▸ WHAT THIS TASK INVOLVES:
Can the data below be echoed back word for word?

▸ RECORDED DATA:

Begin

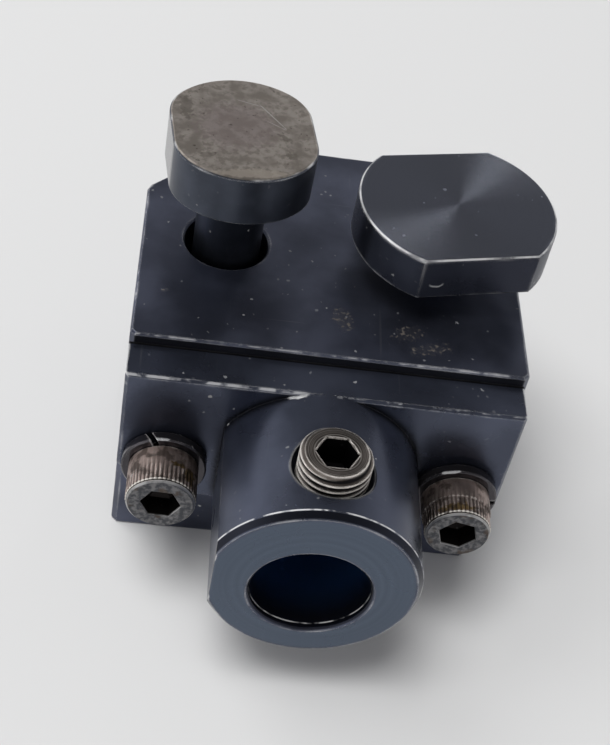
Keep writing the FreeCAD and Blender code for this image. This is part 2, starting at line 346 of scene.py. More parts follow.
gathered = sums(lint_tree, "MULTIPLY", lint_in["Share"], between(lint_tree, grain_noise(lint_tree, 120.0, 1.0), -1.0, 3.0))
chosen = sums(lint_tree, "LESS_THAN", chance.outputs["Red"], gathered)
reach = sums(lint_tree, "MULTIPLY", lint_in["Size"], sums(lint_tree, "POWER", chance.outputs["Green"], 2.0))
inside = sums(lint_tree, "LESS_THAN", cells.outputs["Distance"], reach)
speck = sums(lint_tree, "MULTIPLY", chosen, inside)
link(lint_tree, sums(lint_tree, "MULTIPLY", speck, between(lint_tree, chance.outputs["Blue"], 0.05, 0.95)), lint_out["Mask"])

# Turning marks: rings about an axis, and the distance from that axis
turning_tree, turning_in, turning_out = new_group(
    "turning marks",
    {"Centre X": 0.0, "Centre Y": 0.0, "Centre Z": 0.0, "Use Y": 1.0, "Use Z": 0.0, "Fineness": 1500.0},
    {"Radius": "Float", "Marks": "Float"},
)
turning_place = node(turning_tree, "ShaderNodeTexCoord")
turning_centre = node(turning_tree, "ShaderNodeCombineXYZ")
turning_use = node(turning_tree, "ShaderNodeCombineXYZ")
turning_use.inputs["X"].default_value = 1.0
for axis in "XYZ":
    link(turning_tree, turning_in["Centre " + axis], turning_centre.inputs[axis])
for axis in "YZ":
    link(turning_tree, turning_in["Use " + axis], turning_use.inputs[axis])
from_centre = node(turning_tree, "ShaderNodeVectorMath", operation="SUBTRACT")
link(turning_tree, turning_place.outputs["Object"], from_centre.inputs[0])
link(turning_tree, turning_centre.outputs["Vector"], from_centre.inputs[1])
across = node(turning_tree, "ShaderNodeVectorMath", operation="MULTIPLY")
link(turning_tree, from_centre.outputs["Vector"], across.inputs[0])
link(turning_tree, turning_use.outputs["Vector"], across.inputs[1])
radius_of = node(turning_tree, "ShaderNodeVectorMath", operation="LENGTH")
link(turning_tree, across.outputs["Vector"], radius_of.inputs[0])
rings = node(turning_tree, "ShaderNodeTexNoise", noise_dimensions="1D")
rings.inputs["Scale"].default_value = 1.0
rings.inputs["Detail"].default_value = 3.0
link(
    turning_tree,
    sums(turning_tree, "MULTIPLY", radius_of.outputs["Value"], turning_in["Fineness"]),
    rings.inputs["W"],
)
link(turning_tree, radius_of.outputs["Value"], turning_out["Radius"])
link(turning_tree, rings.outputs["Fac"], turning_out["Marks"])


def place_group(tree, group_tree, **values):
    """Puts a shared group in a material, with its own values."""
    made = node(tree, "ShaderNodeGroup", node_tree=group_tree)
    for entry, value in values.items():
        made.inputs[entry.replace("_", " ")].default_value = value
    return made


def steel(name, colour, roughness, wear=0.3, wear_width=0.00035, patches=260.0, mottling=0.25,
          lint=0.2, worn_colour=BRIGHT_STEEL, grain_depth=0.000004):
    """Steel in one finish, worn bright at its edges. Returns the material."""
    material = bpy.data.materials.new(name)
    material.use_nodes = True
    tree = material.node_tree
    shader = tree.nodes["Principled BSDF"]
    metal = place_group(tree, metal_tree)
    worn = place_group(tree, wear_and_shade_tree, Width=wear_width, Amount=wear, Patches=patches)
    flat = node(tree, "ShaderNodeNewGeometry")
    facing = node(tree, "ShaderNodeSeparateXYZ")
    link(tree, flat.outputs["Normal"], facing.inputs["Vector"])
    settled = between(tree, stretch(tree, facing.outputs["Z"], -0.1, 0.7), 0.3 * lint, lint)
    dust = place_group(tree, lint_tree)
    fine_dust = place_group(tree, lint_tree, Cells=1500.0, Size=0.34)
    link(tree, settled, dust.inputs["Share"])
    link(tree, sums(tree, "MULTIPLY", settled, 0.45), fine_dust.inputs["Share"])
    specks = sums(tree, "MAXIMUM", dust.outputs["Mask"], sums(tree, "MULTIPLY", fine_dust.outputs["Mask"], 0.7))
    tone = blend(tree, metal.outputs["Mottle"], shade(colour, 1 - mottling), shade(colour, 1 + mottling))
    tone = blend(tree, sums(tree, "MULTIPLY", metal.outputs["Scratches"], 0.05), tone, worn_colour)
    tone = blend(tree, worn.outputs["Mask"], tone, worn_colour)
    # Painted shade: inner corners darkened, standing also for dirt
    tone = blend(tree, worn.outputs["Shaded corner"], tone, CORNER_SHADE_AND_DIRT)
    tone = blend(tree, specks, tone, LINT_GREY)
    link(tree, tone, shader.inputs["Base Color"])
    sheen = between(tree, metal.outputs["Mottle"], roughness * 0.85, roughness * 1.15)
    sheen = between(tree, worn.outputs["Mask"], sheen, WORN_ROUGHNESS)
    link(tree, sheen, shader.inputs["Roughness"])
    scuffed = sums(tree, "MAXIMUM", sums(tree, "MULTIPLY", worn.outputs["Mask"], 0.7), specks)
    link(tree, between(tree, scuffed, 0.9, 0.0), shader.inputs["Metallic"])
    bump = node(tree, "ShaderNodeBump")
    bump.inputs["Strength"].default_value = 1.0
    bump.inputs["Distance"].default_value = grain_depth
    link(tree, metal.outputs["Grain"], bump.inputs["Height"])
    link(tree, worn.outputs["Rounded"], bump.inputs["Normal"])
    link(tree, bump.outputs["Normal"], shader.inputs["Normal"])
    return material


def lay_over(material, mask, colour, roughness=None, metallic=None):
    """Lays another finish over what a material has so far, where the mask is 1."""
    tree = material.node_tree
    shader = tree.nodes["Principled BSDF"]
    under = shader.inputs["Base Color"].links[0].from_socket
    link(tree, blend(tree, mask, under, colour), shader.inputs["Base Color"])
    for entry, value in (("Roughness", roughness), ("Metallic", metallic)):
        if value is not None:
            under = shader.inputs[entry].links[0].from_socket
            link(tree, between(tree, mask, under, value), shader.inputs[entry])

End

▸ RESPONSE:
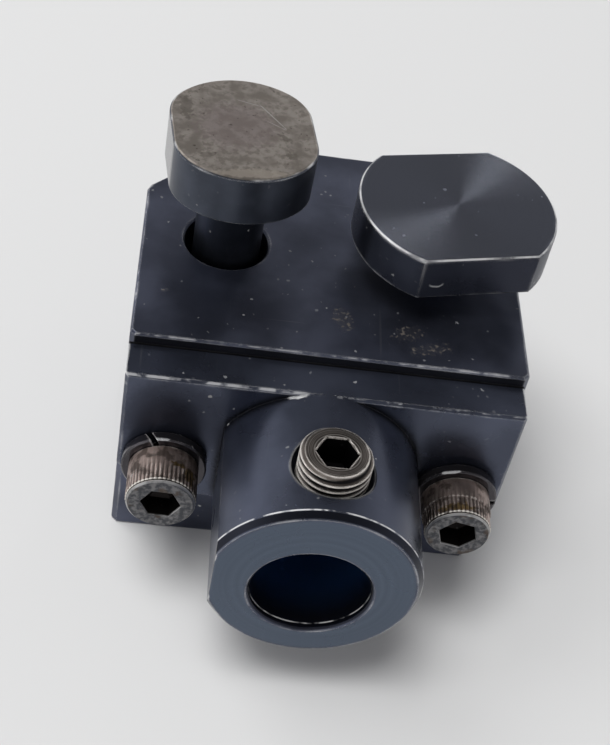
Keep writing the FreeCAD and Blender code for this image. This is part 2, starting at line 346 of scene.py. More parts follow.
gathered = sums(lint_tree, "MULTIPLY", lint_in["Share"], between(lint_tree, grain_noise(lint_tree, 120.0, 1.0), -1.0, 3.0))
chosen = sums(lint_tree, "LESS_THAN", chance.outputs["Red"], gathered)
reach = sums(lint_tree, "MULTIPLY", lint_in["Size"], sums(lint_tree, "POWER", chance.outputs["Green"], 2.0))
inside = sums(lint_tree, "LESS_THAN", cells.outputs["Distance"], reach)
speck = sums(lint_tree, "MULTIPLY", chosen, inside)
link(lint_tree, sums(lint_tree, "MULTIPLY", speck, between(lint_tree, chance.outputs["Blue"], 0.05, 0.95)), lint_out["Mask"])

# Turning marks: rings about an axis, and the distance from that axis
turning_tree, turning_in, turning_out = new_group(
    "turning marks",
    {"Centre X": 0.0, "Centre Y": 0.0, "Centre Z": 0.0, "Use Y": 1.0, "Use Z": 0.0, "Fineness": 1500.0},
    {"Radius": "Float", "Marks": "Float"},
)
turning_place = node(turning_tree, "ShaderNodeTexCoord")
turning_centre = node(turning_tree, "ShaderNodeCombineXYZ")
turning_use = node(turning_tree, "ShaderNodeCombineXYZ")
turning_use.inputs["X"].default_value = 1.0
for axis in "XYZ":
    link(turning_tree, turning_in["Centre " + axis], turning_centre.inputs[axis])
for axis in "YZ":
    link(turning_tree, turning_in["Use " + axis], turning_use.inputs[axis])
from_centre = node(turning_tree, "ShaderNodeVectorMath", operation="SUBTRACT")
link(turning_tree, turning_place.outputs["Object"], from_centre.inputs[0])
link(turning_tree, turning_centre.outputs["Vector"], from_centre.inputs[1])
across = node(turning_tree, "ShaderNodeVectorMath", operation="MULTIPLY")
link(turning_tree, from_centre.outputs["Vector"], across.inputs[0])
link(turning_tree, turning_use.outputs["Vector"], across.inputs[1])
radius_of = node(turning_tree, "ShaderNodeVectorMath", operation="LENGTH")
link(turning_tree, across.outputs["Vector"], radius_of.inputs[0])
rings = node(turning_tree, "ShaderNodeTexNoise", noise_dimensions="1D")
rings.inputs["Scale"].default_value = 1.0
rings.inputs["Detail"].default_value = 3.0
link(
    turning_tree,
    sums(turning_tree, "MULTIPLY", radius_of.outputs["Value"], turning_in["Fineness"]),
    rings.inputs["W"],
)
link(turning_tree, radius_of.outputs["Value"], turning_out["Radius"])
link(turning_tree, rings.outputs["Fac"], turning_out["Marks"])


def place_group(tree, group_tree, **values):
    """Puts a shared group in a material, with its own values."""
    made = node(tree, "ShaderNodeGroup", node_tree=group_tree)
    for entry, value in values.items():
        made.inputs[entry.replace("_", " ")].default_value = value
    return made


def steel(name, colour, roughness, wear=0.3, wear_width=0.00035, patches=260.0, mottling=0.25,
          lint=0.2, worn_colour=BRIGHT_STEEL, grain_depth=0.000004):
    """Steel in one finish, worn bright at its edges. Returns the material."""
    material = bpy.data.materials.new(name)
    material.use_nodes = True
    tree = material.node_tree
    shader = tree.nodes["Principled BSDF"]
    metal = place_group(tree, metal_tree)
    worn = place_group(tree, wear_and_shade_tree, Width=wear_width, Amount=wear, Patches=patches)
    flat = node(tree, "ShaderNodeNewGeometry")
    facing = node(tree, "ShaderNodeSeparateXYZ")
    link(tree, flat.outputs["Normal"], facing.inputs["Vector"])
    settled = between(tree, stretch(tree, facing.outputs["Z"], -0.1, 0.7), 0.3 * lint, lint)
    dust = place_group(tree, lint_tree)
    fine_dust = place_group(tree, lint_tree, Cells=1500.0, Size=0.34)
    link(tree, settled, dust.inputs["Share"])
    link(tree, sums(tree, "MULTIPLY", settled, 0.45), fine_dust.inputs["Share"])
    specks = sums(tree, "MAXIMUM", dust.outputs["Mask"], sums(tree, "MULTIPLY", fine_dust.outputs["Mask"], 0.7))
    tone = blend(tree, metal.outputs["Mottle"], shade(colour, 1 - mottling), shade(colour, 1 + mottling))
    tone = blend(tree, sums(tree, "MULTIPLY", metal.outputs["Scratches"], 0.05), tone, worn_colour)
    tone = blend(tree, worn.outputs["Mask"], tone, worn_colour)
    # Painted shade: inner corners darkened, standing also for dirt
    tone = blend(tree, worn.outputs["Shaded corner"], tone, CORNER_SHADE_AND_DIRT)
    tone = blend(tree, specks, tone, LINT_GREY)
    link(tree, tone, shader.inputs["Base Color"])
    sheen = between(tree, metal.outputs["Mottle"], roughness * 0.85, roughness * 1.15)
    sheen = between(tree, worn.outputs["Mask"], sheen, WORN_ROUGHNESS)
    link(tree, sheen, shader.inputs["Roughness"])
    scuffed = sums(tree, "MAXIMUM", sums(tree, "MULTIPLY", worn.outputs["Mask"], 0.7), specks)
    link(tree, between(tree, scuffed, 0.9, 0.0), shader.inputs["Metallic"])
    bump = node(tree, "ShaderNodeBump")
    bump.inputs["Strength"].default_value = 1.0
    bump.inputs["Distance"].default_value = grain_depth
    link(tree, metal.outputs["Grain"], bump.inputs["Height"])
    link(tree, worn.outputs["Rounded"], bump.inputs["Normal"])
    link(tree, bump.outputs["Normal"], shader.inputs["Normal"])
    return material


def lay_over(material, mask, colour, roughness=None, metallic=None):
    """Lays another finish over what a material has so far, where the mask is 1."""
    tree = material.node_tree
    shader = tree.nodes["Principled BSDF"]
    under = shader.inputs["Base Color"].links[0].from_socket
    link(tree, blend(tree, mask, under, colour), shader.inputs["Base Color"])
    for entry, value in (("Roughness", roughness), ("Metallic", metallic)):
        if value is not None:
            under = shader.inputs[entry].links[0].from_socket
            link(tree, between(tree, mask, under, value), shader.inputs[entry])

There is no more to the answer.